02 Apr An American in Paris (1951)
Sienna Shoes
‘The Red Shoes’ changed the world of film. It was deeply self-referential (a performance about a performance with the two enfolded) and had the extra advance of sometimes making the camera a dancer. So Gene Kelly tried his own ‘Shoes’. MGM refused to horse around with the camera but let him try on his notion of dance within a painting.
It is actually a very clever idea: to contrive a story where a painter can enter his paintings and dance. By setting it in Paris and making the paintings ‘impressionistic’ (it was thought) the sets and costumes could come alive – be hyper-real – moreso than in ‘Shoes’.

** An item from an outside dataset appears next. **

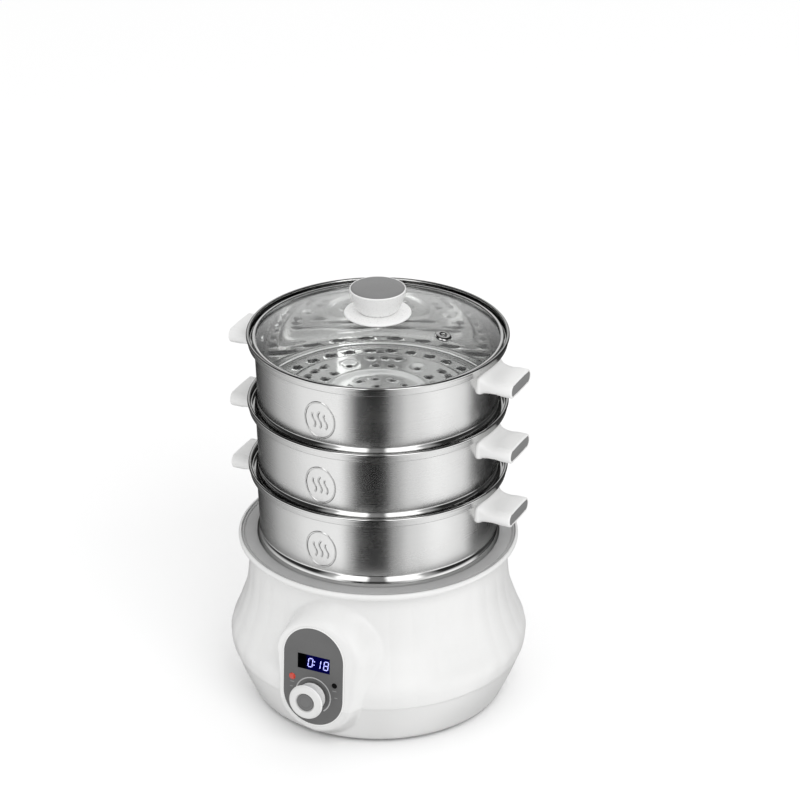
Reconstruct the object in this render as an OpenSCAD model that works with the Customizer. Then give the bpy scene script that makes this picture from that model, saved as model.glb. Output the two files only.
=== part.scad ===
// Electric food steamer: a powered base that holds the water pan, three
// stacking steel steaming trays, and a glass lid with a knob.
// Millimetres. +Z is up, the dial faces -Y, the tray handles point along X.
// z = 0 is the surface that the feet stand on.

/* [Base] */
// Radius of the base body at its widest, 62 mm above the table
base_r = 145; // [144:0.5:146]
// Thickness of the base's moulded wall
base_wall = 2.6; // [2.2:0.1:3]
// Height of the ring that carries the first tray
seat_z = 168; // [168:0.5:168]
// Depth of the water pan below its rim
pan_depth = 53; // [45:1:56]
// Thickness of the sheet of the water pan
pan_t = 1; // [0.8:0.1:1.2]

/* [Control panel] */
// Tilt of the panel, its top leaning back
panel_tilt = 3; // [2:0.5:4]
// Half width of the panel, which is also its end radius
panel_r = 31.25; // [30:0.25:32]
// Distance between the centres of the panel's round ends
panel_len = 39.5; // [38:0.5:41]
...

But it takes a huge effort to set up this situation. For almost an hour and a half we have the tedious setup, interrupted only by an excuse for an instrumental presentation of ‘Rhapsody.’ If there is a payoff, it is in the last eighteen minutes. That is the only reason for this film to exist.
Unfortunately, that last ballet is a huge failure. The fault lies in the misinterpretations of the painting metaphors. Someone thought that impressionism was about colour and vibrance. The result is outrageous but impressively unpleasing costumes, and some splashes of colour on backdrops. Gene Kelly was an entertaining dancer and he could choreograph a vaudeville tapdance, but this is far beyond his abilities.
The dance-in-a-painting metaphor doesn’t work. The clever manner of the paintings never emerges. The dance choreography is lackluster. The costumes are ugly. Caron is okay, but Cyd Charisse could have been wonderful.
Posted in 2003
Ted’s Evaluation — 2 of 3: Has some interesting elements.